If they had been in charge of the war in Iraq, Iraq’s infrastructure would be in better shape than before the war and the country would be running itself. The USGA is also brilliant at diplomacy, which it needs to be. Because having destroyed the South Course, and for all practical purposes the Torrey Pines Golf Club along with it, the USGA now had to face that very same men’s club and convince them to volunteer as marshals for the Open.
At the diplomatic summit between the USGA and the Club, the USGA representative explained that there are several kinds of volunteer marshals who help control the tournament crowd. There are tee box marshals, fairway marshals, crosswalk marshals, greenside marshals, grandstand marshals and 19th-hole marshals. The best is tee box marshal. And the best of the tee box marshals are those who marshal the first and 18th holes because, as the USGA spokesman explained, “You get to welcome the greatest golfer’s in the world onto the course and see them off after their round.”
During the meeting, the USGA wined and dined the Club members, who were not used to such affluence or attention, and played an inspirational film on the history of the U.S. Open Golf Championship. This was all well and good, but the USGA had destroyed the South Course forever and had turned our golf course into an elite private club from which we were excluded.
When the film finished, the spokesman invited the Club members to become part of golfing history. He told them they would not only be marshaling the tee boxes, but, unlike private clubs where the members are spread around the various holes, the Torrey Pines Golf Club members would be marshaling the first and 18th holes.
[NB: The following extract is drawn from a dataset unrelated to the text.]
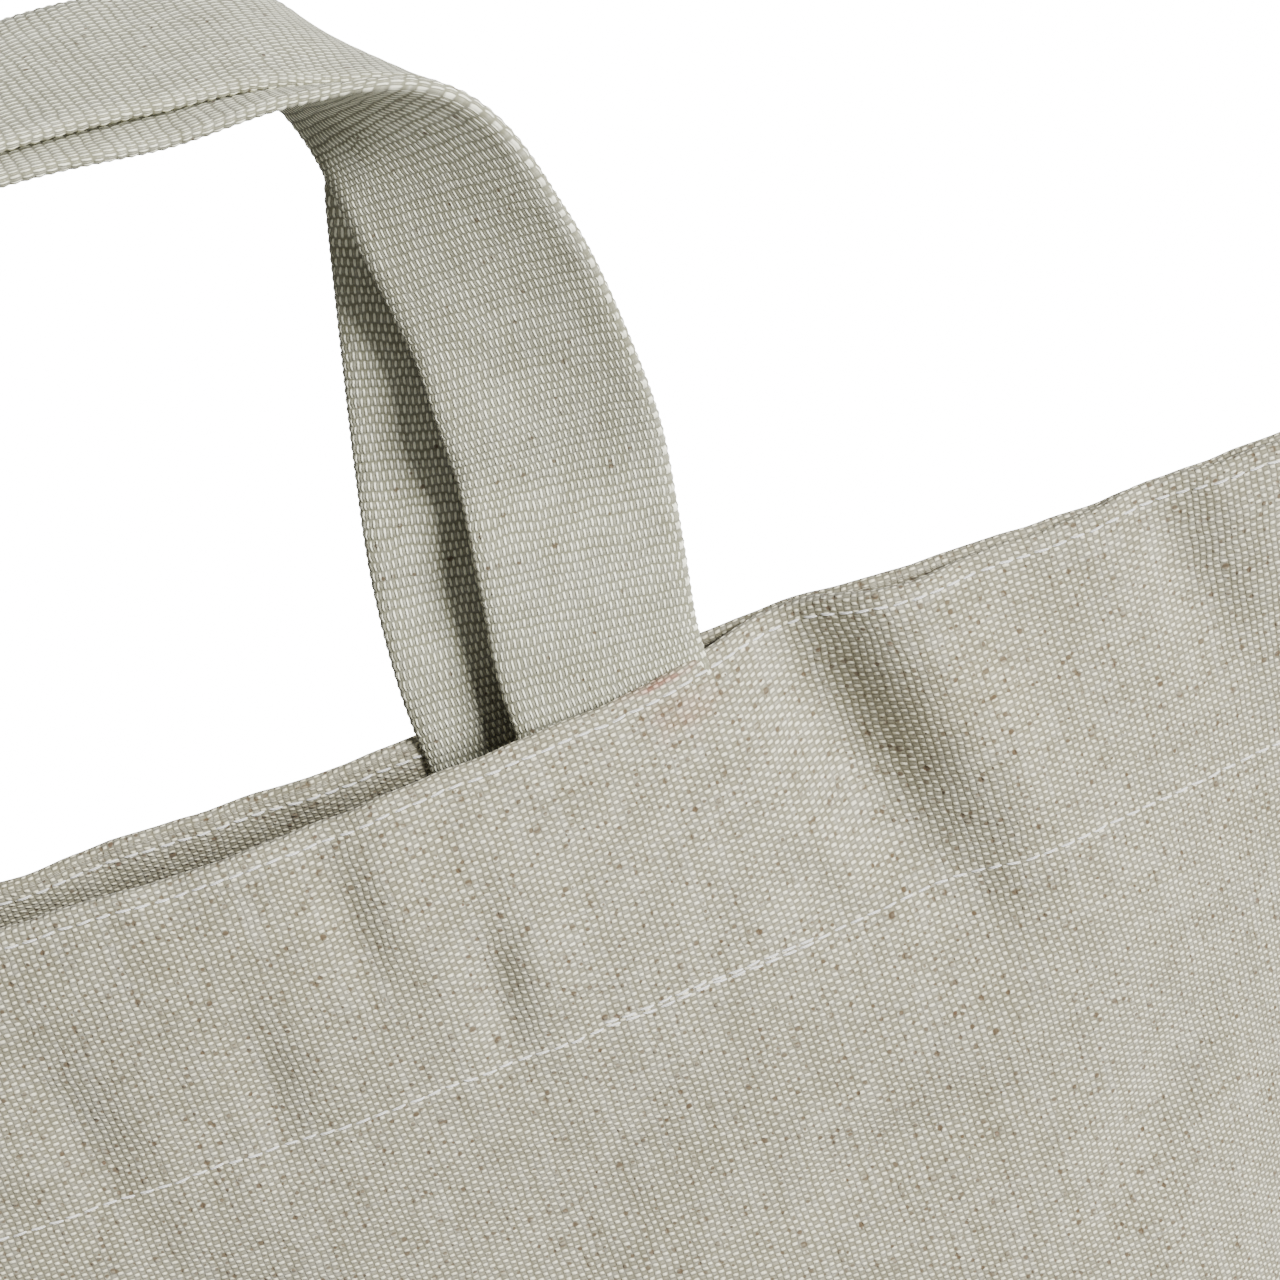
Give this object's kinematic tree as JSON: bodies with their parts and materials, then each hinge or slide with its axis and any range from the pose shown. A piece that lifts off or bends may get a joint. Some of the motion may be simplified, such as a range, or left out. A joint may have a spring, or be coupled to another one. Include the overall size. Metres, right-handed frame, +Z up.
{
  "type": "tote bag",
  "caption": "Soft open tote bag in natural cotton canvas with a deep turned hem, a boxed base and twin flat webbing carrying handles sewn inside the mouth.",
  "frame": {"origin": "centre of the base, on the floor", "axes": "+X along the mouth to the bag's right-hand side seen from the front, -Y out of the front panel, +Z up"},
  "size_m": [0.438, 0.1202, 0.5122],
  "materials": {
    "canvas": "unbleached plain-weave cotton duck, matt, with dark seed flecks",
    "webbing": "natural ribbed cotton webbing, matt",
    "thread": "white sewing thread, slight sheen"
  },
  "bodies": {
    "bag": {"front_panel": "canvas", "back_panel": "canvas", "bottom_panel": "canvas", "base_seam": "thread", "side_seam_left": "thread", "side_seam_right": "thread", "front_rim_stitch": "thread", "back_rim_stitch": "thread", "front_hem_stitch": "thread", "back_hem_stitch": "thread", "front_webbing_end_left": "webbing", "front_webbing_end_right": "webbing", "back_webbing_end_left": "webbing", "back_webbing_end_right": "webbing", "front_end_stitch_left": "thread", "front_end_stitch_right": "thread", "back_end_stitch_left": "thread", "back_end_stitch_right": "thread"},
    "front_loop": {"front_handle": "webbing"},
    "back_loop": {"back_handle": "webbing"}
  },
  "joints": [
    {"name": "front_handle_swing", "type": "hinge", "parent": "bag", "child": "front_loop", "pos_m": [0, -0.00452, 0.3825], "axis": [1, 0, 0], "range_deg": [0, 95]},
    {"name": "back_handle_swing", "type": "hinge", "parent": "bag", "child": "back_loop", "pos_m": [0, 0.00528, 0.3825], "axis": [1, 0, 0], "range_deg": [-95, 0]}
  ]
}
“We would be welcoming the greatest golfers in the world onto the course and seeing them off after their round,” we thought. A silence immediately fell over the room. Then, just as quickly, enthusiastic applause echoed off the walls as the spokesman beamed.
Pulled along by this wave of enthusiasm, I saw myself standing on the first tee box with Tiger Woods and Phil Mickelson. I was smiling, and clapping consumed by this thought. We’d be inside the ropes with Tiger and Phil. We were ecstatic.
And we were made to feel this way by the very organization that had destroyed our course and club. Brilliant.